Vous n’avez jamais regretté de vous être lancée dans une voie plus précaire financièrement versus la sécurité d’un emploi d’avocate?

La grande question! Si j’étais certaine que mon travail déboucherait sur une reconnaissance, je ne me poserais même pas la question… Mais à moyen-terme, à long-terme, je ne sais pas si je pourrais continuer dans une telle situation sans reconnaissance. C’est décourageant de ne pas avoir la sensation de participer d’une quelconque façon à la société. On a l’impression de créer dans le vide. Parfois, ça ressemble à un acte de foi.

Quelles ont été les réactions du milieu juridique autour de vous?

Jusqu’à l’année dernière, je ne m’assumais pas à 100 %... donc souvent je ne racontais pas toute mon histoire. Je répondais simplement que j’étais professeure, ou avocate, ou au doctorat.

Pourquoi? Vous aviez honte?

Non mais les gens aiment catégoriser, et les choses sont parfois plus compliquées, elles ne tiennent pas en deux phrases. Alors c’est comme ça que je réglais ce problème.

Aujourd’hui vous êtes fière de dire que vous êtes une artiste?

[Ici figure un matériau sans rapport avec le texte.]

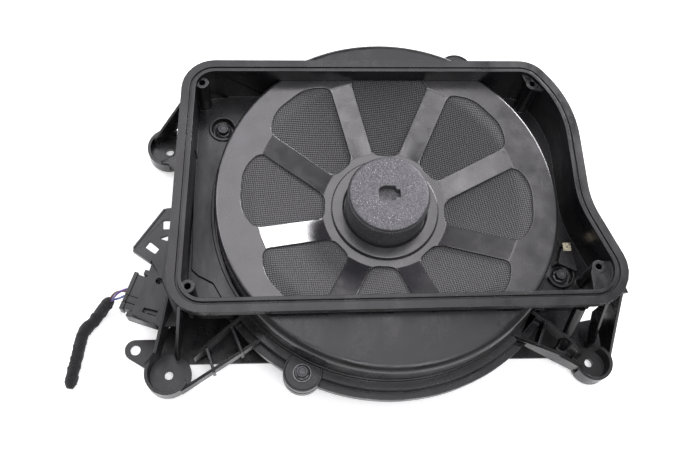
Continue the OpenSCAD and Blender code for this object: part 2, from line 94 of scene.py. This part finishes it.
class Shader:
    """A node material that is put together step by step in object space, where one unit is a metre."""

    def __init__(self, name, roughness=0.5, metallic=0.0, specular=0.5, coat=0.0, sheen=0.0):
        self.material = bpy.data.materials.new(name)
        self.material.use_nodes = True
        self.tree = self.material.node_tree
        self.bsdf = self.tree.nodes["Principled BSDF"]
        self.bsdf.inputs["Roughness"].default_value = roughness
        self.bsdf.inputs["Metallic"].default_value = metallic
        self.bsdf.inputs["Specular IOR Level"].default_value = specular
        self.bsdf.inputs["Coat Weight"].default_value = coat
        self.bsdf.inputs["Coat Roughness"].default_value = 0.25
        self.bsdf.inputs["Sheen Weight"].default_value = sheen
        self.place = self.add("TexCoord").outputs["Object"]

    def add(self, kind, **settings):
        """A new shader node of a kind."""
        node = self.tree.nodes.new("ShaderNode" + kind)
        for key, value in settings.items():
            setattr(node, key, value)
        return node

    def feed(self, socket, value):
        """Links an input to another node's output, or sets it to a plain value."""
        if isinstance(value, bpy.types.NodeSocket):
            self.tree.links.new(value, socket)
        else:
            socket.default_value = value

    def put(self, node, **sockets):
        """Feeds a node's inputs by name, where _ stands for a space, and gives the node back."""
        for name, value in sockets.items():
            self.feed(node.inputs[name.replace("_", " ")], value)
        return node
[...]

Oui! Et ça a été une prise de conscience de me dire « C’est maintenant ou jamais! », de me donner le droit de le faire. J’ai toujours eu un sentiment d’imposteur. Peu importe ce que je faisais, j’avais l’impression de pas être assez bonne, pas assez parfaite. Je ne veux plus m’embêter avec ça. Maintenant, je laisse les autres décider de ce qu’ils pensent!